#hyperbbcwm Notes (part 1) of a discussion between BBC staff and hyperlocal bloggers in the West Midlands

Gavin Wray’s notes from table 3

Table Three discussing hyperlocal blogs and the BBC
Table Three discussing hyperlocal blogs and the BBC - source podnosh on flickr

Access and archives

Bloggers mentioned copyright as the main barrier to exposing content in the BBC archives to a wider, and local, audience.

Frustrated when historical archives are copyrighted, preventing you sharing it with your audience. One volunteer wants to share old photos of areas around Birmingham city centre for others to reminisce, share stories or simply for curiousity. Copyrighted BBC content, in the iPlayer for example, prevents content being put in the public space for comment, discussion and consumption.

There is also a wealth of great archive content by the BBC, spanning decades of local media, that isn’t yet online.

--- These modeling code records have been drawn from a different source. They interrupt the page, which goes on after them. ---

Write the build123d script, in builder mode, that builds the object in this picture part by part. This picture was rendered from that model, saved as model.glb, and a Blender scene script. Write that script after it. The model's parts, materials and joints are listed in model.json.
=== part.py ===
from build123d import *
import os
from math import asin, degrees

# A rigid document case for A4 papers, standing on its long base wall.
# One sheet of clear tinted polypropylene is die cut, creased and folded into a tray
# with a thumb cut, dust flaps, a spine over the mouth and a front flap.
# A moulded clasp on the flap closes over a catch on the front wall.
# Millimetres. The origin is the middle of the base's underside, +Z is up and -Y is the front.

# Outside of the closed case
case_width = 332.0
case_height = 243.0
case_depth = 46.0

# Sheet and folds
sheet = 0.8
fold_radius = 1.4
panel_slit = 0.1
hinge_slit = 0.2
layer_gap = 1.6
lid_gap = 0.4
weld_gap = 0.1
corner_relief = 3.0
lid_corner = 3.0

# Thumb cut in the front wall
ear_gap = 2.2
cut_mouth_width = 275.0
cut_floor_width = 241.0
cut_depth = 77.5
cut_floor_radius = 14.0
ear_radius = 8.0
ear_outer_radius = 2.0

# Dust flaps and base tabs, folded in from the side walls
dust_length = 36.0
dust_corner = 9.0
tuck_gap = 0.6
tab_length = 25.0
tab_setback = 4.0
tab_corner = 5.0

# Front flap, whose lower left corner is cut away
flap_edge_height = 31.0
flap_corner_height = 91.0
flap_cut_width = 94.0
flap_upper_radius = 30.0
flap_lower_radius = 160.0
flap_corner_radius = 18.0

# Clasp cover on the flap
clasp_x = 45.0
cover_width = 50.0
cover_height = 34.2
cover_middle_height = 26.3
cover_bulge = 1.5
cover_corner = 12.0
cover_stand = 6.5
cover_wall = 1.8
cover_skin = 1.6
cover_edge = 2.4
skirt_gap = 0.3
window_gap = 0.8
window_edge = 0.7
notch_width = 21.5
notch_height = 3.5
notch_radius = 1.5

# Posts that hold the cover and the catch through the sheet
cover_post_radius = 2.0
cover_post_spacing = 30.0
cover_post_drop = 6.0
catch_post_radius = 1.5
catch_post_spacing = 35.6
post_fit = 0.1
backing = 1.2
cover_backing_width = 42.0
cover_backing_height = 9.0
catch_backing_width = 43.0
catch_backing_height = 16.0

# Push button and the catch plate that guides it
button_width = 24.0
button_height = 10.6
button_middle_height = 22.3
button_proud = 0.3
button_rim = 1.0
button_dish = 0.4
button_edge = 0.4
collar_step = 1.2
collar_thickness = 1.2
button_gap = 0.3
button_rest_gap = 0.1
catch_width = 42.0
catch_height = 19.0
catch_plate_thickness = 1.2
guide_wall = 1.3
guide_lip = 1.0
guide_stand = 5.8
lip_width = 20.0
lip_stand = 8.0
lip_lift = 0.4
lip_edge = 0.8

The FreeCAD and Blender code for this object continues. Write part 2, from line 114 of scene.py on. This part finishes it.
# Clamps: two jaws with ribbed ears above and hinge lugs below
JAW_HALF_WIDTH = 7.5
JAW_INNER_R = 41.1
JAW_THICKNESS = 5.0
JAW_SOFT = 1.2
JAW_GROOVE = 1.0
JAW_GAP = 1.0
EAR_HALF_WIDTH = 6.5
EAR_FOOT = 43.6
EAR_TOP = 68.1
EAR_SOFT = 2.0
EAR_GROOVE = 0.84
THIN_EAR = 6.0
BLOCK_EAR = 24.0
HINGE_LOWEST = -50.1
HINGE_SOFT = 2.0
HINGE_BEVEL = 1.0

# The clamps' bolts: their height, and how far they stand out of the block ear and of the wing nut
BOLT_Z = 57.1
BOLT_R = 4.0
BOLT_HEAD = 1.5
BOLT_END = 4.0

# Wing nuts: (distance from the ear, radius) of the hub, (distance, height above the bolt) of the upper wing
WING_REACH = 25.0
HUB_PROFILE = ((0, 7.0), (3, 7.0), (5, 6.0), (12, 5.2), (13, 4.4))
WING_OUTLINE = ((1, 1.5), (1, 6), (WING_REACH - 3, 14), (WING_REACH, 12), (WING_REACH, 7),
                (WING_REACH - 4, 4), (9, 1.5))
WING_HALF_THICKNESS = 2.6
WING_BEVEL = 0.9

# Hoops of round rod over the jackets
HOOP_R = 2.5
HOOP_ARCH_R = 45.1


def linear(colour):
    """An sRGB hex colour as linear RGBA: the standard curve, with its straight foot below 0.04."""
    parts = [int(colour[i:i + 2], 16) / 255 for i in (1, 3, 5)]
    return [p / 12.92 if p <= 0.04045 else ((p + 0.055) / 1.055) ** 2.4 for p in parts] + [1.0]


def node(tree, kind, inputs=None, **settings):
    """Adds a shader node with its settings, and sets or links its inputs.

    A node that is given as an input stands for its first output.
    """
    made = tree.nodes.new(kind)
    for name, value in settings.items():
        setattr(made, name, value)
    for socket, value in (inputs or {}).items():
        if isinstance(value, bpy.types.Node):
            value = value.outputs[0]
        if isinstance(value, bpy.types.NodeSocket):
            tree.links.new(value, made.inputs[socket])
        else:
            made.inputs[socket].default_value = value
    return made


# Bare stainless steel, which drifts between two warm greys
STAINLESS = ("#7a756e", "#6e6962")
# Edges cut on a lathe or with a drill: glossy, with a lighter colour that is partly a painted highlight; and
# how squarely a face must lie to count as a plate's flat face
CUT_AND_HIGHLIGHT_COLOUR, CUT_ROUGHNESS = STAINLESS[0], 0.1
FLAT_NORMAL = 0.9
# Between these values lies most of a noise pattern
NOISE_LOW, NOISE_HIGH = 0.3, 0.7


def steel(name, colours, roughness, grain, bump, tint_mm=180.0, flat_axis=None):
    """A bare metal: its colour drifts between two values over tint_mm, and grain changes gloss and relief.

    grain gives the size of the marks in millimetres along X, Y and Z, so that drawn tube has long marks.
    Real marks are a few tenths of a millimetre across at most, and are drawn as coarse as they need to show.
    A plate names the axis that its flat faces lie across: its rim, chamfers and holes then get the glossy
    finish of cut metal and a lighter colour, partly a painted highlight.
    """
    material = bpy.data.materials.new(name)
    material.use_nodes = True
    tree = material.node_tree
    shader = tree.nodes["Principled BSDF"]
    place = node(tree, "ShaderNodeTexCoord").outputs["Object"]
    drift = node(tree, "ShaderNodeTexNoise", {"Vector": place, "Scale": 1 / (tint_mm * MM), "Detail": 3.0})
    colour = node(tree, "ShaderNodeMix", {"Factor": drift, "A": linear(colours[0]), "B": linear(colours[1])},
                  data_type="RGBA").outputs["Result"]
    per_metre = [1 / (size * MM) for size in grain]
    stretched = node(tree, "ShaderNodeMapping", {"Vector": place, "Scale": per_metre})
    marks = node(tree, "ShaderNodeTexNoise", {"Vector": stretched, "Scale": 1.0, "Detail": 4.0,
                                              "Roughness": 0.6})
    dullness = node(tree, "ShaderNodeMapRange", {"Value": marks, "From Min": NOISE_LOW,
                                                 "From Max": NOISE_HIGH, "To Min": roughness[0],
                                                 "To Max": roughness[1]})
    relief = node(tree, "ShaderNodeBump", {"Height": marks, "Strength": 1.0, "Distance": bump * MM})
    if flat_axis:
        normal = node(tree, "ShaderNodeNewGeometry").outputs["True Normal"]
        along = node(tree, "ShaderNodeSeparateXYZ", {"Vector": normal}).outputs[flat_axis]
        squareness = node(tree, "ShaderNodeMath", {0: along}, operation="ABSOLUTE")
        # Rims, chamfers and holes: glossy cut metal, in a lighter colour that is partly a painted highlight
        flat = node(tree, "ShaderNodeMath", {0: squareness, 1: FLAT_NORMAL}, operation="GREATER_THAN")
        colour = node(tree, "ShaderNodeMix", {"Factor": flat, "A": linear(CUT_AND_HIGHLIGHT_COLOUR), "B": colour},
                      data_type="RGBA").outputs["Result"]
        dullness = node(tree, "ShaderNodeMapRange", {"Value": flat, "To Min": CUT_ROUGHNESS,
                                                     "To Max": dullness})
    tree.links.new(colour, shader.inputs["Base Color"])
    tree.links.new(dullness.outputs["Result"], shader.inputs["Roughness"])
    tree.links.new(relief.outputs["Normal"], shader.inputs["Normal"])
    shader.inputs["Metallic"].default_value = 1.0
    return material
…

There’s lots of interest in this.

Video of Nicky Getgood talking with Robin Morley asking the BBC archives to be made available online for reuse by community websites:

Potential Support from the BBC

Useful support from the BBC at local level could be in attending councillors meetings. One blogger mentioned issue related to libraries closing in Warwickshire yet councillors were not being held to account at public meetings or the meetings were poorly attended. Exposure through BBC coverage could help raise these issues and show people that there is a place where they can make their voice heard.

Robin mentioned the BBC’s journalism training resources, previously only available internally to staff, are shared online at the BBC College of Journalism.

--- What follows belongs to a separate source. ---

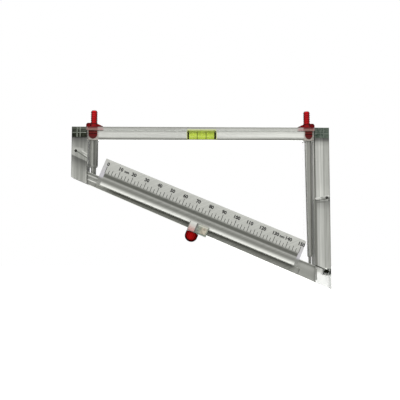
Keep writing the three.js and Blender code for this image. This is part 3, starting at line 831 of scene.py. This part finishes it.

And how can local bloggers support the BBC? (After all, this event was about supporting each other!)

One journalism student mentioned offering to cover events for the local BBC team. Go and cover it for them. This can kickstart a relationship that will benefit both the blogger and BBC over time.

Engagement – how to

After running a neighbourhood watch scheme for 3 years, Mark started a hyperlocal site for Lightmoor Village, Shropshire. He wanted to know how to engage people, how to find out where these groups meet and what they think. How do others promote their blog – especially to communities who may not be active online?

Some ideas from the table:

Physically go where the audience will be – community halls, council run facilities, church halls, libraries. Put posters with your site’s URL  on notice boards.

Carry business cards with URL.

If you were arranging a party, where would you put up posters?

Go to events, take photos and videos to show them, return to their events, be friendly. Print out blog posts and stick them on the wall!

Produce content your site audience are interested in – be relevant.

Print your site’s URL on beermats and put them out in your local pub.

Make it easy for people to subscribe to new posts by email. For people newly online, email is one of the first things they learn. For example, those running sites on WordPress.com can use the subscribe widget. Google Feedburner can turn your RSS feed into email notifications.

Connect with people at Silver Surfers‘ events taking place 16-20 May 2011.

Let your community see it as “their news outlet”. Encourage contributions. Draw in others’ content. Get them to think: “This is our site.”

Tracey Thorne’s work with Hands on Handsworth (set up and supported by us her at Podnosh) is a great example of tying together blogging, print and engaging a wide audience. As well as running the blog, she ran the Big Handsworth Conversation and with us the social media surgeries to skill up citizen journalists (aged 10-80) to write about their area, and produced a printed community magazine to engage people offline. The best posts on the blog are used in the quarterly magazine. and citizen journalists feel they can help to change the perception of their area.

Having a magazine and being online has really helped people know what we do. These places – we might not know about them – but they all have interesting people and stories to tell. Blogs and magazines help us change perceptions of places.

Story on disused building – people go and comment [find link] – and they tell the story. It’s an empowering platform for them to tell their story of what it’s really like in Handsworth.

Technology

MD: eg police officer using twitcam – people can ask qus via twitter, get responses fr officer, cam recorded, then archived.

Twitcam – find example of police officer taking questions on Twitter and responding live via Twitcam. (Vanessa Pearce BBC mentioned this too.)

Video

Bloggers want to reuse video stories by BBC and be supported by BBC.

Doesn’t feel govt’s local tv will work on its own; might work as part of a website.

BBC’s experiments with video and analytics – short bursts work well 2mins max.

Don’t forget text

Increasingly seen bloggers dropping text, replacing it with video and audio. These work great in the web browser, but are not so easy to watch on mobile devices, especially with limited data. Text works well on mobile. Video and audio should complement text.

Make electronic text pleasurable to read. Ebooks like the Kindle synchronise across readers and phones. They are also accessible – good text resizing, easy to use, less intimidating to those new to tech.

Untapped potential with Kindle? Just for books at the moment. Could creatively be used for news, hyperlocal blogs.